[WRITTEN EXERCISE] All of the records below need to be copied exactly.

[RECORDS TO PROCESS]
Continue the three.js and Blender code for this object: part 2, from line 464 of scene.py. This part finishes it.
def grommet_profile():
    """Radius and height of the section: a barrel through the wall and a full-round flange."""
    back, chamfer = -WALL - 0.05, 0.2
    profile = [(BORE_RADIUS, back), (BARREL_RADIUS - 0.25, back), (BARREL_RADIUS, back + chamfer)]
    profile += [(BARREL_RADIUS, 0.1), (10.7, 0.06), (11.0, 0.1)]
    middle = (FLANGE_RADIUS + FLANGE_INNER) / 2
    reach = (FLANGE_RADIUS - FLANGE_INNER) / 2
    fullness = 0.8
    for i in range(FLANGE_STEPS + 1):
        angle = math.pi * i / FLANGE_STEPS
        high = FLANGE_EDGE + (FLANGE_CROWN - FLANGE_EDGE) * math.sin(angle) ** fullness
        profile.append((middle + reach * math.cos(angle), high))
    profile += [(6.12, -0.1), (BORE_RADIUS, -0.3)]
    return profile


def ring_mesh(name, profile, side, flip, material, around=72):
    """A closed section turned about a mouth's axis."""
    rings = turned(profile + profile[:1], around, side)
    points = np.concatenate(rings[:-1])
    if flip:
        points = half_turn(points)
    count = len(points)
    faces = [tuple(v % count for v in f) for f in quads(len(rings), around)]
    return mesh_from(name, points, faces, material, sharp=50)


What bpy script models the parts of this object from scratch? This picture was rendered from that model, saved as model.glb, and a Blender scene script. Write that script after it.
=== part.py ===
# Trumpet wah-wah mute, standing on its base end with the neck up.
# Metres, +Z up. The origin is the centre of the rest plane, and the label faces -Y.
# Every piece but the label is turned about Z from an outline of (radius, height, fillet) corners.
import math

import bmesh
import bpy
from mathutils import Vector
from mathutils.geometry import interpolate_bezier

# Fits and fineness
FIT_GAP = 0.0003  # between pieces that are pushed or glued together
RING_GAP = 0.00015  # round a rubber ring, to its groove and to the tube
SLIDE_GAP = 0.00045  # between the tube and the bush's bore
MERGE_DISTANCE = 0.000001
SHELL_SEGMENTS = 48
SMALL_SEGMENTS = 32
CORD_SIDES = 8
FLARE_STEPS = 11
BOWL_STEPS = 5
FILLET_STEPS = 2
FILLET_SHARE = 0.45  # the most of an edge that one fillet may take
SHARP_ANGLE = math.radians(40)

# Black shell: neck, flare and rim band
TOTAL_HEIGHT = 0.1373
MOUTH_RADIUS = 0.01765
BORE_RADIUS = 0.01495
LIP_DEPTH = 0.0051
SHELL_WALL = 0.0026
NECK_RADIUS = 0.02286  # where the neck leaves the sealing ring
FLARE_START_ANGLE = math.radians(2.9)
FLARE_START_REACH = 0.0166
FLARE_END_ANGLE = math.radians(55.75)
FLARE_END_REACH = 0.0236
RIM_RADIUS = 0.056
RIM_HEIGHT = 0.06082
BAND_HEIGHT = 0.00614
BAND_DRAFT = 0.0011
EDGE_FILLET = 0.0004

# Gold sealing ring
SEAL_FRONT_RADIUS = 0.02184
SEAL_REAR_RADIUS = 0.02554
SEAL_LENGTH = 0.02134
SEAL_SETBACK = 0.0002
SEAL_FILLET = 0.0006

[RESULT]
Continue the three.js and Blender code for this object: part 2, from line 464 of scene.py. This part finishes it.
def grommet_profile():
    """Radius and height of the section: a barrel through the wall and a full-round flange."""
    back, chamfer = -WALL - 0.05, 0.2
    profile = [(BORE_RADIUS, back), (BARREL_RADIUS - 0.25, back), (BARREL_RADIUS, back + chamfer)]
    profile += [(BARREL_RADIUS, 0.1), (10.7, 0.06), (11.0, 0.1)]
    middle = (FLANGE_RADIUS + FLANGE_INNER) / 2
    reach = (FLANGE_RADIUS - FLANGE_INNER) / 2
    fullness = 0.8
    for i in range(FLANGE_STEPS + 1):
        angle = math.pi * i / FLANGE_STEPS
        high = FLANGE_EDGE + (FLANGE_CROWN - FLANGE_EDGE) * math.sin(angle) ** fullness
        profile.append((middle + reach * math.cos(angle), high))
    profile += [(6.12, -0.1), (BORE_RADIUS, -0.3)]
    return profile


def ring_mesh(name, profile, side, flip, material, around=72):
    """A closed section turned about a mouth's axis."""
    rings = turned(profile + profile[:1], around, side)
    points = np.concatenate(rings[:-1])
    if flip:
        points = half_turn(points)
    count = len(points)
    faces = [tuple(v % count for v in f) for f in quads(len(rings), around)]
    return mesh_from(name, points, faces, material, sharp=50)


What bpy script models the parts of this object from scratch? This picture was rendered from that model, saved as model.glb, and a Blender scene script. Write that script after it.
=== part.py ===
# Trumpet wah-wah mute, standing on its base end with the neck up.
# Metres, +Z up. The origin is the centre of the rest plane, and the label faces -Y.
# Every piece but the label is turned about Z from an outline of (radius, height, fillet) corners.
import math

import bmesh
import bpy
from mathutils import Vector
from mathutils.geometry import interpolate_bezier

# Fits and fineness
FIT_GAP = 0.0003  # between pieces that are pushed or glued together
RING_GAP = 0.00015  # round a rubber ring, to its groove and to the tube
SLIDE_GAP = 0.00045  # between the tube and the bush's bore
MERGE_DISTANCE = 0.000001
SHELL_SEGMENTS = 48
SMALL_SEGMENTS = 32
CORD_SIDES = 8
FLARE_STEPS = 11
BOWL_STEPS = 5
FILLET_STEPS = 2
FILLET_SHARE = 0.45  # the most of an edge that one fillet may take
SHARP_ANGLE = math.radians(40)

# Black shell: neck, flare and rim band
TOTAL_HEIGHT = 0.1373
MOUTH_RADIUS = 0.01765
BORE_RADIUS = 0.01495
LIP_DEPTH = 0.0051
SHELL_WALL = 0.0026
NECK_RADIUS = 0.02286  # where the neck leaves the sealing ring
FLARE_START_ANGLE = math.radians(2.9)
FLARE_START_REACH = 0.0166
FLARE_END_ANGLE = math.radians(55.75)
FLARE_END_REACH = 0.0236
RIM_RADIUS = 0.056
RIM_HEIGHT = 0.06082
BAND_HEIGHT = 0.00614
BAND_DRAFT = 0.0011
EDGE_FILLET = 0.0004

# Gold sealing ring
SEAL_FRONT_RADIUS = 0.02184
SEAL_REAR_RADIUS = 0.02554
SEAL_LENGTH = 0.02134
SEAL_SETBACK = 0.0002
SEAL_FILLET = 0.0006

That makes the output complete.